Modeling code records:
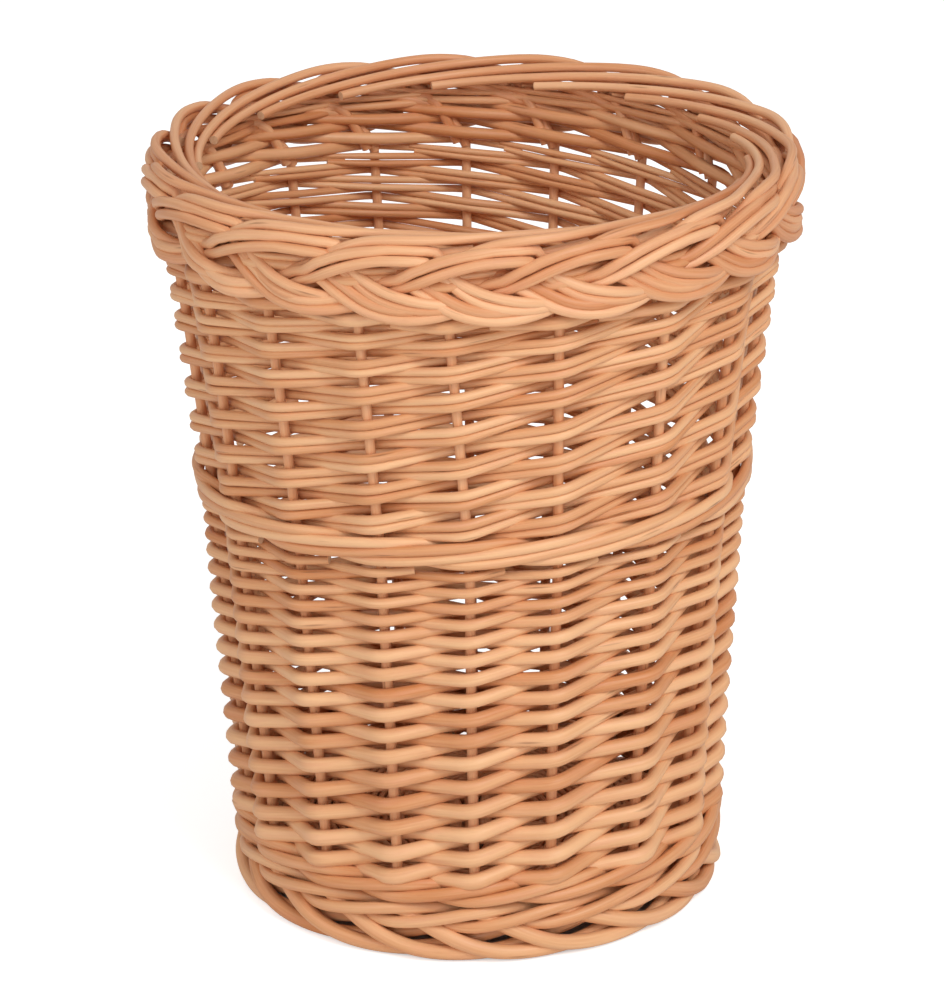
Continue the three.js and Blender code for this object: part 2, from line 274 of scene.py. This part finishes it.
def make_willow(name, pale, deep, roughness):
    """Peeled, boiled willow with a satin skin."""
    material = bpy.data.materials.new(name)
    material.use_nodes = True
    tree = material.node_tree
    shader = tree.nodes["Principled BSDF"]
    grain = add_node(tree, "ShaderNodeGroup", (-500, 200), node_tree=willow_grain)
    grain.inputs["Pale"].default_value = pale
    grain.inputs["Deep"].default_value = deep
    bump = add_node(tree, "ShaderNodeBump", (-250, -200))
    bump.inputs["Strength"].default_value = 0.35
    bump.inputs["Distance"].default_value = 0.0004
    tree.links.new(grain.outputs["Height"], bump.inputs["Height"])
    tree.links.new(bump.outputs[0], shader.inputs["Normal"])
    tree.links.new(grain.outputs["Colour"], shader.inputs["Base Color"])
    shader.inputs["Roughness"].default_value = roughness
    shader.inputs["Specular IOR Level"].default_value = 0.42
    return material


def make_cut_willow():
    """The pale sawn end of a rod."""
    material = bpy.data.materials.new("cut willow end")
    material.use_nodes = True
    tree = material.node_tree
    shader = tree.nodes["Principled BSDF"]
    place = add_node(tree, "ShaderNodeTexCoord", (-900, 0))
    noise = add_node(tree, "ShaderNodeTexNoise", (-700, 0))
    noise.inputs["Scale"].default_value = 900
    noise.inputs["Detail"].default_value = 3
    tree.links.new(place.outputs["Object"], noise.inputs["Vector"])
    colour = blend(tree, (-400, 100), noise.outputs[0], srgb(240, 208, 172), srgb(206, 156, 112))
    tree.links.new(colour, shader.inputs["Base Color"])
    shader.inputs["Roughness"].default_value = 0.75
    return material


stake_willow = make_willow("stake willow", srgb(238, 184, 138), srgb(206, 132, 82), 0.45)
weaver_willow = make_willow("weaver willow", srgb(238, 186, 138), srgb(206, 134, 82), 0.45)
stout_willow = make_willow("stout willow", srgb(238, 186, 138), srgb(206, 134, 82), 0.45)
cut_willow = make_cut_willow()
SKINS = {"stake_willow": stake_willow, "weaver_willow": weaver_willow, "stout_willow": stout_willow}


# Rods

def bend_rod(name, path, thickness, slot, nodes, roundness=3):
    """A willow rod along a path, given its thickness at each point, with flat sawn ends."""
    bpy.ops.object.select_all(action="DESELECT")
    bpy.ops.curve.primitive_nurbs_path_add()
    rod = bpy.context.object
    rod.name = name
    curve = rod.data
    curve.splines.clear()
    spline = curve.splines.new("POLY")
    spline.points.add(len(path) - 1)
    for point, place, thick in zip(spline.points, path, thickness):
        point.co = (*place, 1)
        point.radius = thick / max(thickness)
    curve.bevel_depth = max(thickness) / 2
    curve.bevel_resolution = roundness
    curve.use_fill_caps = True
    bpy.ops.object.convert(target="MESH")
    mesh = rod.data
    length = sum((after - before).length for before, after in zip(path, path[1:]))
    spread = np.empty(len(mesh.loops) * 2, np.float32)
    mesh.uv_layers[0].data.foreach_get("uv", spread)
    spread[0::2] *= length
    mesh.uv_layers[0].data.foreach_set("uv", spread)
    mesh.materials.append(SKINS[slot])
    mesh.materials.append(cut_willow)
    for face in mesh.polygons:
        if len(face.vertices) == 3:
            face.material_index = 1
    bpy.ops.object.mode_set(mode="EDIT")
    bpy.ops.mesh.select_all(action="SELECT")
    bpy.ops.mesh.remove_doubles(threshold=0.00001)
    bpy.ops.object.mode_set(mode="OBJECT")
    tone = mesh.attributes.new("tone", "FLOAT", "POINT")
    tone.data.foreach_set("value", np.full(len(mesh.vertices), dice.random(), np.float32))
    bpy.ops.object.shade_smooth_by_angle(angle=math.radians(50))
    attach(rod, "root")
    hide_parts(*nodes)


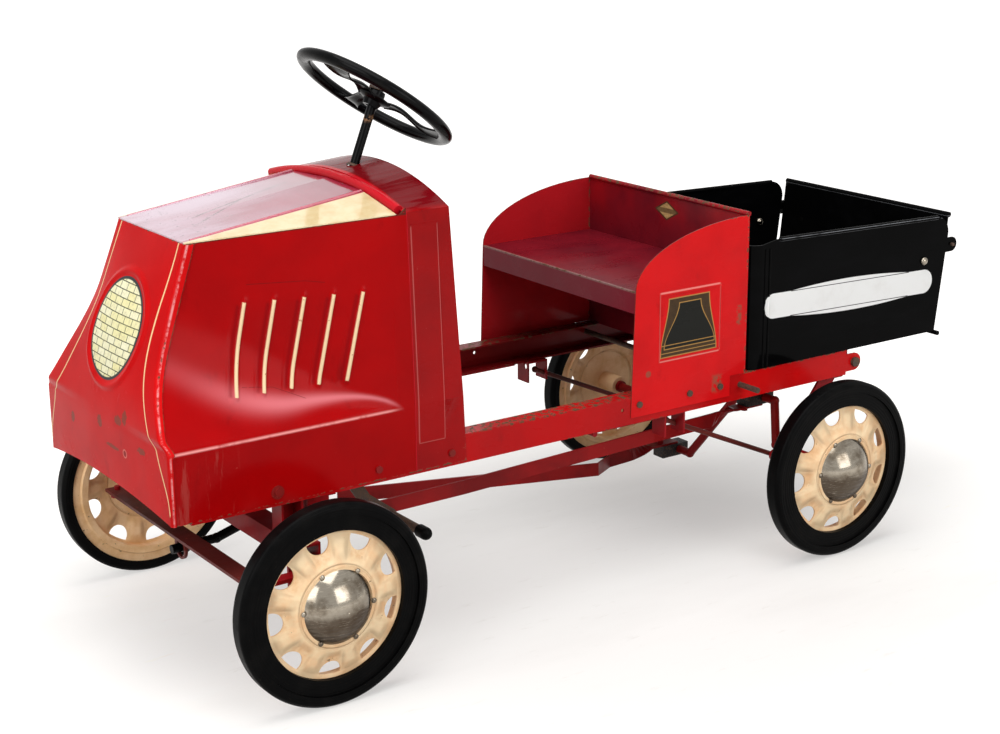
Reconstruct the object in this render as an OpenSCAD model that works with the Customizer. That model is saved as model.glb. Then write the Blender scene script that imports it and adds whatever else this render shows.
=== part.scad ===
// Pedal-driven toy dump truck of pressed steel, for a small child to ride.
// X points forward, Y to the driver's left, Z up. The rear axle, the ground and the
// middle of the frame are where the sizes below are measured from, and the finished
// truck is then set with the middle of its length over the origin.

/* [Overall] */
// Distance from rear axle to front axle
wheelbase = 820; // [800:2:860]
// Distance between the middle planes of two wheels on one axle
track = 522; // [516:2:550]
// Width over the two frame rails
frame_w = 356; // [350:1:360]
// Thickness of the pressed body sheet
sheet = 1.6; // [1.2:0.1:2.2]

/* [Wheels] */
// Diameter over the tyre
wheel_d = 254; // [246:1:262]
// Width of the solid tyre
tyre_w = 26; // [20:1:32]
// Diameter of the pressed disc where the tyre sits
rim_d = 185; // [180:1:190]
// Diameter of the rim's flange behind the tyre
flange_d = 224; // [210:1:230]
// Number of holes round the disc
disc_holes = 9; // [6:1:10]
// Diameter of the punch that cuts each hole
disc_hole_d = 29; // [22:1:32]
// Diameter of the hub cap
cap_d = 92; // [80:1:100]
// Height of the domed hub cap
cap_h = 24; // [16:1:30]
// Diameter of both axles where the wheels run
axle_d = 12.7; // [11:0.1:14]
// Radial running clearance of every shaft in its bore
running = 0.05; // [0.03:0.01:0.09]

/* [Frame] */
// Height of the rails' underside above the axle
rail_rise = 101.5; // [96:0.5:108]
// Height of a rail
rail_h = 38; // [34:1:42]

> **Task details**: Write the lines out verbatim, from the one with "hide_parts(*nodes)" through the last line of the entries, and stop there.

> **Result of the task**:
    hide_parts(*nodes)


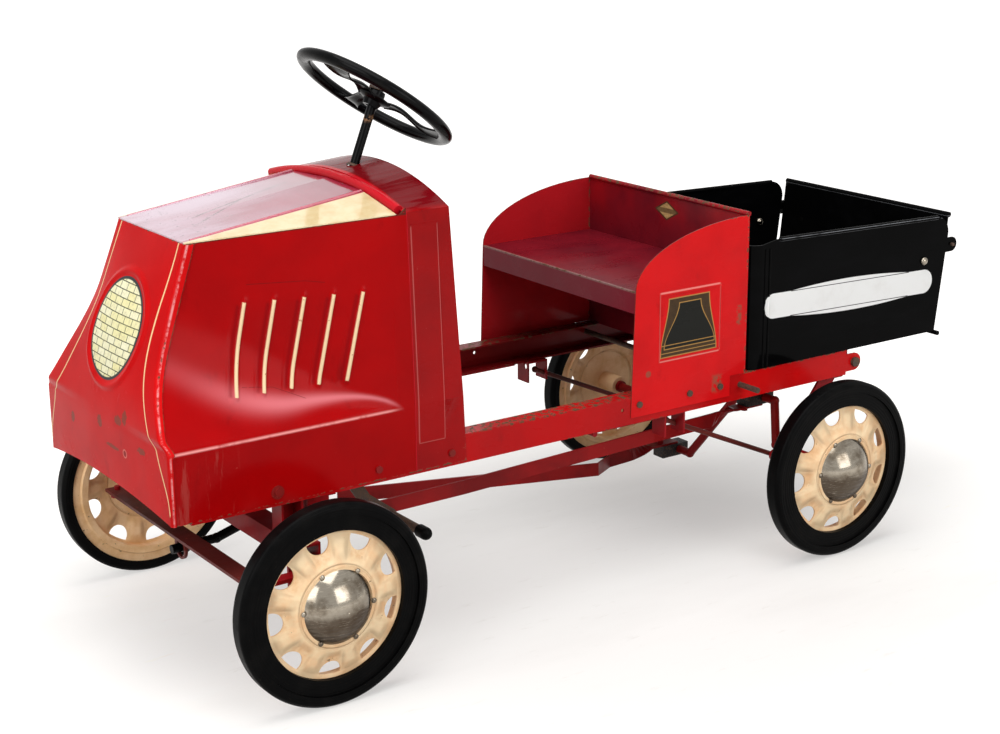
Reconstruct the object in this render as an OpenSCAD model that works with the Customizer. That model is saved as model.glb. Then write the Blender scene script that imports it and adds whatever else this render shows.
=== part.scad ===
// Pedal-driven toy dump truck of pressed steel, for a small child to ride.
// X points forward, Y to the driver's left, Z up. The rear axle, the ground and the
// middle of the frame are where the sizes below are measured from, and the finished
// truck is then set with the middle of its length over the origin.

/* [Overall] */
// Distance from rear axle to front axle
wheelbase = 820; // [800:2:860]
// Distance between the middle planes of two wheels on one axle
track = 522; // [516:2:550]
// Width over the two frame rails
frame_w = 356; // [350:1:360]
// Thickness of the pressed body sheet
sheet = 1.6; // [1.2:0.1:2.2]

/* [Wheels] */
// Diameter over the tyre
wheel_d = 254; // [246:1:262]
// Width of the solid tyre
tyre_w = 26; // [20:1:32]
// Diameter of the pressed disc where the tyre sits
rim_d = 185; // [180:1:190]
// Diameter of the rim's flange behind the tyre
flange_d = 224; // [210:1:230]
// Number of holes round the disc
disc_holes = 9; // [6:1:10]
// Diameter of the punch that cuts each hole
disc_hole_d = 29; // [22:1:32]
// Diameter of the hub cap
cap_d = 92; // [80:1:100]
// Height of the domed hub cap
cap_h = 24; // [16:1:30]
// Diameter of both axles where the wheels run
axle_d = 12.7; // [11:0.1:14]
// Radial running clearance of every shaft in its bore
running = 0.05; // [0.03:0.01:0.09]

/* [Frame] */
// Height of the rails' underside above the axle
rail_rise = 101.5; // [96:0.5:108]
// Height of a rail
rail_h = 38; // [34:1:42]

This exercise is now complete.